露、グルジアに猛攻 南オセチア紛争で戦線拡大 
http://sankei.jp.msn.com/world/america/080810/amr0808100058001-n1.htm

≪旧ソ連の親欧米国、グルジアに侵攻したロシアは、9日も各地で空爆などの猛攻を続け、戦火は拡大の様相を見せている。グルジアのサーカシビリ大統領は同日から15日間の「戦争状態」を宣言する大統領令を出し、徹底抗戦する構えだ。グルジアと緊密な関係にある米国は、即時停戦を求めつつも、グルジアが先に進攻した南オセチアがグルジア領であることを重視、ロシアに自制を呼びかけているが、ロシアの説得は容易ではない。旧ソ連構成国を舞台とした戦闘は、グルジアのNATO(北大西洋条約機構)加盟問題を軸に影響圏を争う構図ともなっている。≫

グルジアとロシアでは本来戦争になどならないが、グルジアの背後にはアメリカがいるので強気なのだろう。昔のイラクを彷彿させられる。

≪ブッシュ米大統領は滞在先の北京で「暴力の即時停止」とロシアに空爆をやめるよう呼びかける声明を発表、ロシアのメドベージェフ大統領とグルジアのサーカシビリ大統領にも電話会談で即時停戦を求めた。これに対し、メドベージェフ大統領は「グルジア軍が紛争地帯(南オセチア)から撤収することが解決の唯一の道だ」と強調し、南オセチアの分離・独立を容認しない米国を牽制した。≫

軍事行動を起こすの好きなブッシュが勝手なことを言っている。今回は石油利権絡みなので、うるさい。貧困国の北朝鮮とは訳が違う。

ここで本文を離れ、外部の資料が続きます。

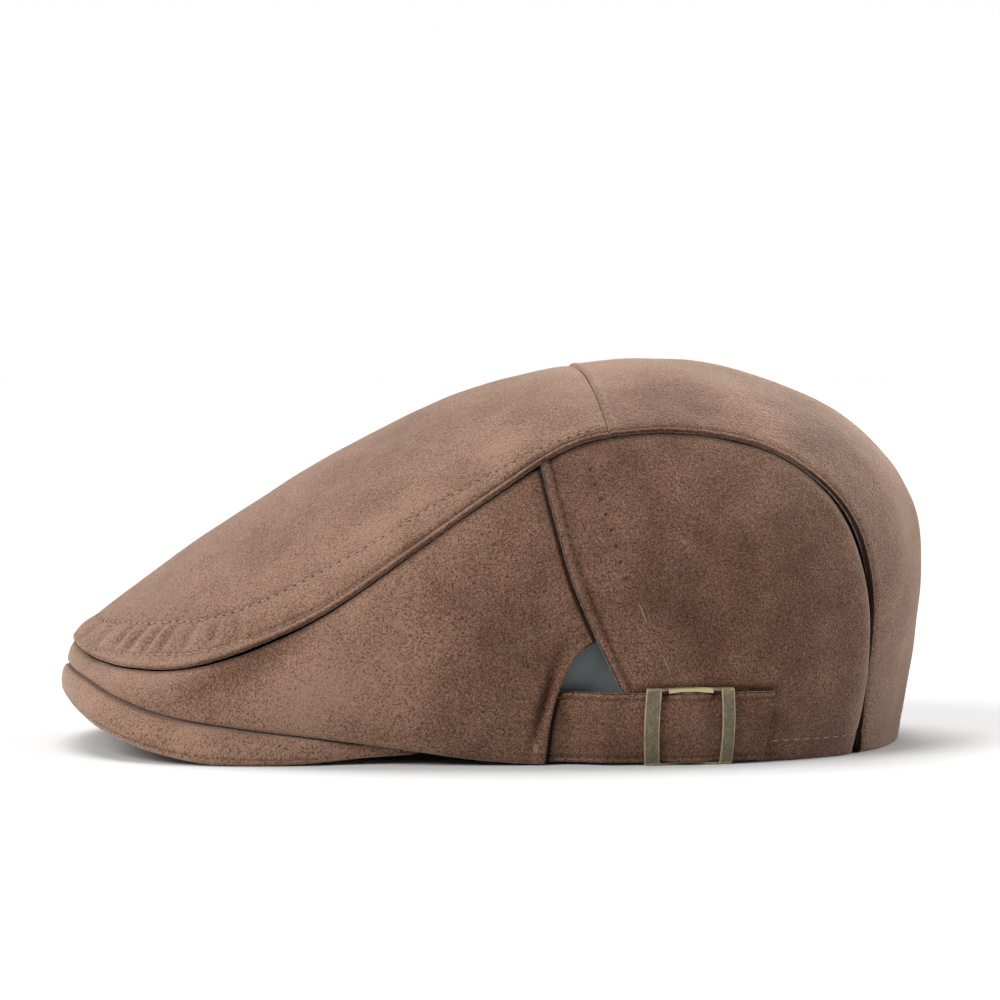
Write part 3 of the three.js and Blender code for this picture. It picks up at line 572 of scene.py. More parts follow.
    @staticmethod
    def cross_lean(v):
        """How far the cross seam leans off its rib: back at the long seam, and forward at the crest."""
        return 0.06 - 0.18 * (1 - np.abs(v))

    def crown_cloth(self, u, v):
        """Points of the crown's two top panels, with the folded edge along the long seam."""
        near = 1 - ramp(np.abs(u - CROSS_SEAM_RIB), 0, 4)
        base = self.top(u + near * self.cross_lean(v), v)
        from_seam, along = self.beside_seam(base)
        cross = self.top(CROSS_SEAM_RIB + self.cross_lean(v), v)
        from_cross = np.linalg.norm(base - cross, axis=-1)
        front = u < CROSS_SEAM_RIB
        at_side = ramp(np.abs(along), 80, 130)
        lift = lerp(profile(FOLDED_EDGE, from_seam), profile(WELT_EDGE, from_seam), at_side)
        lift = np.where(from_seam < 1.2, lift * (1 - 0.7 * bump(along, 0, 3)), lift)
        pull = 0.75 + 0.25 * np.cos(2 * math.pi * along / self.stitch)
        rows = -0.4 * bump(from_seam, self.first_row(along), 0.6) * pull
        rows = rows - 0.42 * bump(from_seam, self.second_row(along), 0.8) * pull
        lift = lift + np.where(front, rows + self.gathers(along, from_seam), 0)
        inward = unit(self.top(u + near * self.cross_lean(v), 0.99 * v) - base)
        base = base + inward * (ramp(u, 0.3, 1.2) * profile(UNDERCUT, from_seam))[..., None]
        between = (self.first_row(along) + self.second_row(along)) / 2
        lift = lift + np.where(front, 0.25 * bump(from_seam, between, 3.5), 0)
        ahead, behind = bumps(AHEAD_OF_CROSS_SEAM, from_cross), bumps(BEHIND_CROSS_SEAM, from_cross)
        hem = profile(FREE_EDGE, base[..., 2]) + bumps(HEM_GROOVE, base[..., 2])
        lift = lift + np.where(front, ahead, behind + hem)
        soft = ramp(from_seam, 3, 14)
        lift = lift + soft * (0.6 * soft_noise(base, 38, 1) + 0.2 * soft_noise(base, 12, 2))
        return base + self.top_facing(u, v) * lift[..., None], from_seam, along

    def seam_offset(self, distance, last):
        """Places u, v on the top at a distance from the long seam, round its front to both sides."""
        tip = np.linspace(0, 3, 600)
        away, _ = self.beside_seam(self.top(tip, 0 * tip))
        first = float(np.interp(float(distance(0.0)), away, tip))
        u = first + (last - first) * np.linspace(0, 1, 260) ** 2
        low, high = np.full_like(u, -1.0), np.zeros_like(u)
        for _ in range(22):
            middle = (low + high) / 2
            away, along = self.beside_seam(self.top(u, middle))
            near = away < distance(along)
            low = np.where(near, middle, low)
            high = np.where(near, high, middle)
        return np.concatenate([u[::-1], u[1:]]), np.concatenate([low[::-1], -low[1:]])

    def nap(self, points):
        """How light or dark the colour is at points in mm: patches of nap, with painted shade and painted
        highlights among them.
        """
        return self.fold_depth(LIGHT_AND_NAP_PATCHES, points)

    def opening(self, angle, grow):
        """A point of the head opening's oval. The angle is 0 at the front, and turns to the left."""
        back = self.table[-2][RIB_COLUMNS.index("crest_x")] - 2.7
        front = -self.half_length + self.peak_depth
        side = self.half_width * 0.932 - 4.55
        p = 2 / 2.2
        x = (front + back) / 2 - ((back - front) / 2 + grow) * power(np.cos(angle), p)
        return np.stack([x, -(side + grow) * power(np.sin(angle), p), 0 * x], -1), (front + back) / 2

    def peak_inner_height(self, angle):
        share = np.minimum(np.abs(angle) / PEAK_END_ANGLE, 1)
        return lerp(PEAK_INNER_FRONT, PEAK_INNER_END, share ** 1.6) * self.height

    def beside_wall(self, x, z, out):
        """Points beside the left wall: x along it, z up it and a distance out from its face."""
        u, t = self.find_on_wall(x, z)
        n = self.facing(self.wall, u, np.clip(t, 0.02, 0.98))
        level = unit(n * (1, 1, 0))
        n = unit(lerp(n, level, 1 - ramp(t, 0, 0.12)[..., None]))
        return self.wall(u, t) + n * np.asarray(out)[..., None], n


def bezier(a, b, c, d, t):
    t = np.asarray(t)[..., None]
    s = 1 - t
    return a * s ** 3 + b * 3 * s * s * t + c * 3 * s * t * t + d * t ** 3


def power(value, p):
    return np.sign(value) * np.abs(value) ** p


def smooth_line(points, count):
    """More points on the smooth curve through a few points."""
    points = np.asarray(points, float)
    ends = np.vstack([2 * points[0] - points[1], points, 2 * points[-1] - points[-2]])
    at = np.linspace(0, len(points) - 1, count)
    row = np.clip(np.floor(at).astype(int), 0, len(points) - 2)
    f = (at - row)[:, None]
    a, b, c, d = (ends[row + k] for k in range(4))
    square = (2 * a - 5 * b + 4 * c - d) * f ** 2
    cube = (3 * b - a - 3 * c + d) * f ** 3
    return 0.5 * (2 * b + (c - a) * f + square + cube)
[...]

≪プーチン露首相は9日、南オセチアからの難民を見舞う名目で南オセチアに隣接する北オセチア共和国に入った。グルジアに対し強硬路線をとる同首相の訪問はロシアの断固たる姿勢を示す意味があるとみられる。

ロシアは8日にグルジアの首都トビリシ近郊の軍基地を空爆したのに続き、黒海に面するポチ港や旧ソ連の独裁者スターリンの出身地、ゴリ近郊を軍用機で爆撃。ゴリではアパートが空爆を受けて民間人に死者が出ている。ロシアが支援するグルジア北西部の独立派地域「アブハジア自治共和国」のグルジア支配地域も空爆を受けた。ロシアが、アゼルバイジャンからグルジアを経由、トルコへ原油を輸出するBTCパイプライン周辺を攻撃したとの情報もある。

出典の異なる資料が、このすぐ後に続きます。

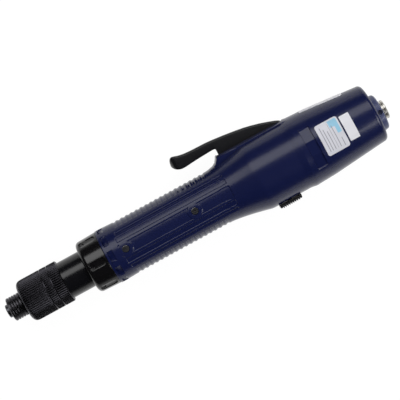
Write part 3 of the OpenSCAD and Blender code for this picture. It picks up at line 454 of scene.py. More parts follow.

ロシアが軍事介入する引き金となった南オセチアでも、ロシア軍は先に進攻していたグルジア軍と激しく交戦し、州都ツヒンバリの制圧を宣言した。サーカシビリ大統領は「ロシアがグルジアへの大規模侵攻に乗り出した」として即時停戦を呼びかけたものの、各地での交戦は続いている。

ロシアは、グルジア軍の攻撃によるツヒンバリでの犠牲者が2000人以上にのぼるとしている。≫

プーチンもやる気満々である。もともとロシアの権益であるはずの石油利権を欧米が領土付きでかすめ取ろうというのだから、頭に来たのだろう。
すでに2000名超の一般市民が犠牲になってしまったが、戦線は拡大する一方だろう。

北京五輪どころではなくなってしまい、しばらくはこのニュースが中心になるだろう。何といっても今回は冷戦ではなく、熱戦になってしまったからである。